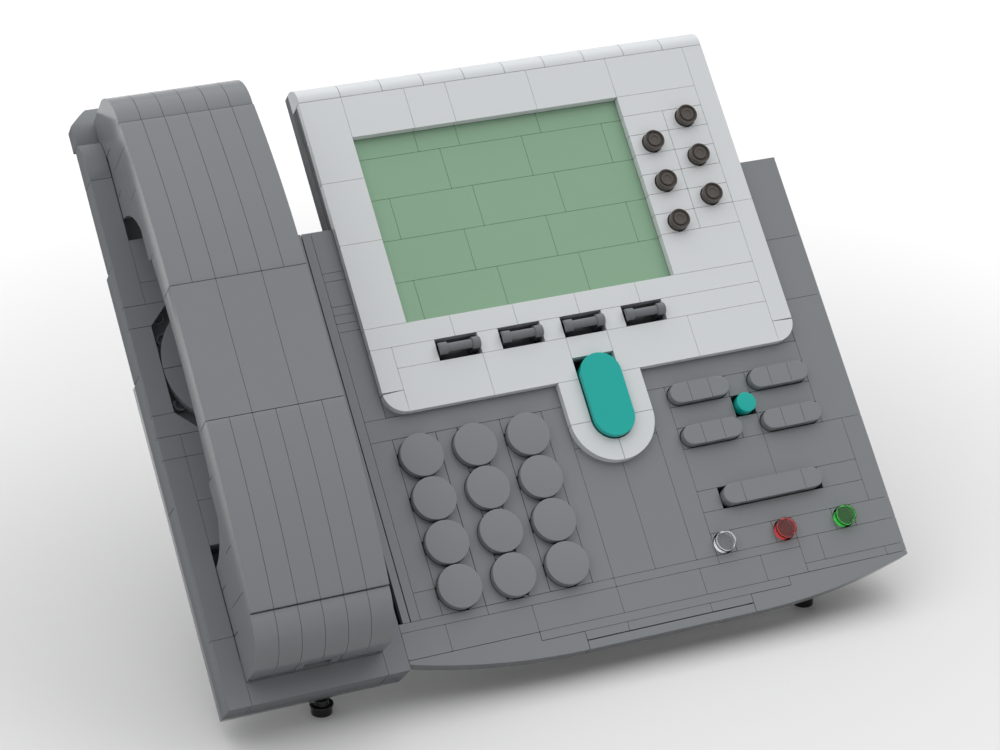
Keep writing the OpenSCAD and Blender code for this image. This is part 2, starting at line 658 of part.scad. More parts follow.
module arch_strips() color(deck_grey) on_face()
    for (u = [HANDSET[0]:HANDSET[1] - 1], side = [0, 1])
        handset_side(u, u + 1) mirror([side, 0]) strip_outline();
module strip_outline() {
    length = (STRIP_HALF - GRIP_HALF) * stud;
    start = GRIP_HALF * stud + seam;
    back = [for (i = [0:ARC_STEPS]) let (d = GRIP_HALF + (STRIP_HALF - GRIP_HALF) * i / ARC_STEPS)
        [max(d * stud, start), GRIP_TOP - arch_drop(d)]];
    polygon(concat([[start + length - seam, STRIP_BOTTOM], [start, STRIP_BOTTOM]], back));
}

// Six rounded strips at each end; the ear end reaches below the deck's surface
module end_caps() color(deck_grey) on_face() {
    difference() {
        for (u = [HANDSET[0]:HANDSET[1] - 1]) handset_side(u, u + 1) mirror([1, 0]) cap_outline(rest_gap);
        cord_socket();
    }
    for (u = [HANDSET[0]:HANDSET[1] - 1]) handset_side(u, u + 1) cap_outline(-ear_dip);
}
module cap_outline(low) {
    inner = STRIP_HALF * stud + 2 * seam;
    outer = inner + cap_l - 3 * seam;
    polygon(concat([[inner, low], [outer, low]], arc(inner, CAP_MID, outer - inner, cap_h, 0, 90)));
}
module cord_socket()
    translate([HANDSET_MID * stud - socket_w / 2, -(GRIP_MID + HALF_LENGTH) * stud - seam, -plate])
        cube([socket_w, socket_l + seam, plate + rest_gap + socket_h]);

// Two end blocks and the bridge between them, with the finger opening below and the capsules' pockets
module handset_body() color(deck_grey) on_face() difference() {
    for (cut = [[-STRIP_HALF, -CEILING_HALF], [-CEILING_HALF, CEILING_HALF], [CEILING_HALF, STRIP_HALF]])
        handset_side(HANDSET[0], HANDSET[1]) intersection() {
            body_outline();
            translate([cut[0] * stud + seam, -stud]) square([(cut[1] - cut[0]) * stud - 2 * seam, 8 * stud]);
        }
    for (at = CAPSULE_AT) post(at, capsule_d + 2 * seam, 0, rest_gap + CAPSULE_IN);
    cord_socket();
}
module body_outline() difference() {
    union() {
        translate([-STRIP_HALF * stud, rest_gap]) square([2 * STRIP_HALF * stud, STRIP_BOTTOM - rest_gap]);
        translate([-GRIP_HALF * stud, rest_gap]) square([2 * GRIP_HALF * stud, GRIP_TOP - plate - rest_gap]);
    }
    for (side = [0, 1]) mirror([side, 0]) finger_outline();
}
module finger_outline() {
    edge = CEILING_HALF * stud;
    ceiling = [for (i = [0:ARC_STEPS]) let (t = i / ARC_STEPS) [edge * t, finger_h - finger_sag * t * t]];
    from = asin((finger_end_h + finger_drop) / finger_r);
    curve = arc(edge, -finger_drop, finger_r, finger_r, from, 0);
    polygon(concat([[-seam, -finger_drop], [-seam, finger_h]], ceiling, [[edge, finger_end_h]], curve));
}

// Round capsules under the two ends
module capsule(at) difference() {
    post(at, capsule_d, rest_gap - capsule_h, rest_gap + CAPSULE_IN);
    for (ring = [0:5]) {
        turned = at + CAPSULE_RING / stud * [cos(60 * ring), sin(60 * ring)];
        post(turned, CAPSULE_HOLE, -capsule_h - plate, rest_gap - capsule_h + CAPSULE_HOLE);
    }
}
module ear_capsule() color(inner_black) on_face() capsule(CAPSULE_AT[0]);
module mouth_capsule() color(inner_black) on_face() capsule(CAPSULE_AT[1]);

module keypad_key(i) color(deck_grey) on_face()
    key(KEYPAD_AT[i - 1], PLATE) post(KEYPAD_AT[i - 1], keypad_d, -cap_sink, plate);
module pill_key(i) color(deck_grey) on_face()
    key(PILL_AT[i - 1], PLATE)
        pill(PILL_AT[i - 1], PILL_STUDS * stud - 2 * key_gap - seam, narrow_w, -cap_sink, plate);
module volume_bar() color(deck_grey) on_face()
    key(BAR_AT, PLATE) pill(BAR_AT, BAR_STUDS * stud - 2 * key_gap - seam, narrow_w, -cap_sink, plate);
module round_key() color(teal) on_face()
    key(ROUND_AT, PLATE) post(ROUND_AT, narrow_w, -cap_sink, plate);
module oval_key() color(teal) on_face()
    key(OVAL_AT, PLATE)
        pill(OVAL_AT, OVAL_STUDS[1] * stud - 2 * narrow_inset, OVAL_STUDS[0] * stud - 2 * narrow_inset,
             -cap_sink, oval_rise, 90);
module lamp_key(i) color(lamp_colours[i - 1]) on_face()
    key(LAMP_AT[i - 1], PLATE) post(LAMP_AT[i - 1], narrow_w, -cap_sink, plate);

// Line key: a round knob with a groove around a hollow middle
module line_key(i) color(key_brown) on_face() difference() {
    at = LINE_AT[i - 1];
    top = 2 * plate;
    key(at, TILE) post(at, line_d, plate - cap_sink, top);
    difference() {
        post(at, KNOB_GROOVE[1], top - KNOB_DEEP, top + plate);
        post(at, KNOB_GROOVE[0], top - plate, top + 2 * plate);
    }
    post(at, KNOB_HOLLOW, top - KNOB_DEEP, top + plate);
}

// Soft key: a bar between two lugs, on a block that slides in the slot
module soft_key(i) color(soft_grey) on_face() {
    at = SOFT_AT[i - 1];
    half = SOFT_STUDS / 2;
    area = [at[0] - half[0], at[1] - half[1], at[0] + half[0], at[1] + half[1]];
    stop = PLATE[0] * plate - key_gap;
    end = half[0] * stud - key_gap - seam;
    block(area, stop - collar_h, stop, -2 * key_gap);
    block(area, stop - seam, -SOFT_TOP, key_gap + seam);
    translate([at[0] * stud, -at[1] * stud, bar_rise]) {
        rotate([0, 90, 0]) cylinder(d = bar_d, h = 2 * end - lug_l, center = true);
        for (side = [-1, 1]) translate([side * (end - lug_l / 2), 0, 0]) {
            rotate([0, 90, 0]) cylinder(d = lug_d, h = lug_l, center = true);
            translate([-lug_l / 2, -lug_d / 2, -bar_rise - SOFT_TOP - seam])
                cube([lug_l, lug_d, bar_rise + SOFT_TOP + seam]);
        }
    }
}

deck_tiles();
deck_edge_strips();
front_lip();
deck_plates();
deck_walls();
base_plate();
display_housing();
display_rim();
display_tray();
bezel_tiles();
bezel_brow();
screen_tiles();
tongue_tiles();
cradle_walls();
cradle_floor();
cradle_tiles();
cradle_end_slopes();
cradle_disc();
cradle_studs();
foot_brackets();
feet();
rear_stand();
grip_tiles();
arch_strips();
end_caps();
handset_body();
ear_capsule();
mouth_capsule();
volume_bar();
oval_key();
round_key();
for (i = [1:len(KEYPAD_AT)])
    keypad_key(i);
for (i = [1:len(PILL_AT)])
    pill_key(i);
for (i = [1:len(LAMP_AT)])
    lamp_key(i);
for (i = [1:len(LINE_AT)])
    line_key(i);
for (i = [1:len(SOFT_AT)])
    soft_key(i);
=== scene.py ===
"""Looks of a desk telephone built of interlocking plastic bricks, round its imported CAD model.

Lengths are millimetres until finish_piece() turns them into metres. The sloping face has its own
axes, as the CAD has: u to the right and v down the slope, counted in studs of 8 mm, and z out of
the face. Outlines are points (x, y) on the face with x = 8u and y = -8v, going round anticlockwise.
Numbers such as 7.9 and 16.1 in them are whole studs with a seam of 0.1 mm left free.
"""

import bmesh
import bpy
import numpy as np
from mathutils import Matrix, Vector


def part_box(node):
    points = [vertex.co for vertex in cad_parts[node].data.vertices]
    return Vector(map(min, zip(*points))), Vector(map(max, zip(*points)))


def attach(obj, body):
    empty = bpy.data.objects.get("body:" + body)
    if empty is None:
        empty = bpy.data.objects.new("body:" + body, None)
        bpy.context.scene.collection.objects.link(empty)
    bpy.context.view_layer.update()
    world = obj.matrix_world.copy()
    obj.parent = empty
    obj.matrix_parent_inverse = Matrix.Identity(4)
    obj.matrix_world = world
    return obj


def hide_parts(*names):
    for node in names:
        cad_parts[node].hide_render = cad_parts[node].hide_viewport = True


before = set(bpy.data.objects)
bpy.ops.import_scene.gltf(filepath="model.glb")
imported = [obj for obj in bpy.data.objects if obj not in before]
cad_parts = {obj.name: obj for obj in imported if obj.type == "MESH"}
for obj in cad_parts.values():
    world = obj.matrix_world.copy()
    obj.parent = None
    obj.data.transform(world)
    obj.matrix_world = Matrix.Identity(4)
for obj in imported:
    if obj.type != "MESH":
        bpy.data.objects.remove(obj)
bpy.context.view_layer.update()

# Brick grid
STUD = 8.0
PLATE = 3.2
SEAM = 0.1
FINE_SEAM = 0.055
DECK_LEFT, DECK_RIGHT = -10, 22
DECK_BACK, DECK_FRONT = -10, 8
MIDDLE = 10 * STUD
SLOPE = np.radians(45.0)
COS, SIN = np.cos(SLOPE), np.sin(SLOPE)

# Softness of moulded edges and corners, steps round a quarter edge and a circle, and the radius
# that stands for a turned solid's axis. A corner is softened only where the cosine between its
# edges is over STRAIGHT, along no more than REACH of the shorter edge, by CURVE_POINTS points.
EDGE = 0.07
KEY_EDGE = 0.25
CORNER = 0.2
QUARTER = 4
ROUND_STEPS = 72
AXIS = 0.01
STRAIGHT, REACH, CURVE_POINTS = -0.9, 0.4, 4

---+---

*AIM OF THE EXERCISE*
Starting with the line that contains "obj.data.transform(world)", repeat each line exactly, and stop once the line that contains "COS, SIN = np.cos(SLOPE), np.sin(SLOPE)" has been repeated.

*FINAL ANSWER*
    obj.data.transform(world)
    obj.matrix_world = Matrix.Identity(4)
for obj in imported:
    if obj.type != "MESH":
        bpy.data.objects.remove(obj)
bpy.context.view_layer.update()

# Brick grid
STUD = 8.0
PLATE = 3.2
SEAM = 0.1
FINE_SEAM = 0.055
DECK_LEFT, DECK_RIGHT = -10, 22
DECK_BACK, DECK_FRONT = -10, 8
MIDDLE = 10 * STUD
SLOPE = np.radians(45.0)
COS, SIN = np.cos(SLOPE), np.sin(SLOPE)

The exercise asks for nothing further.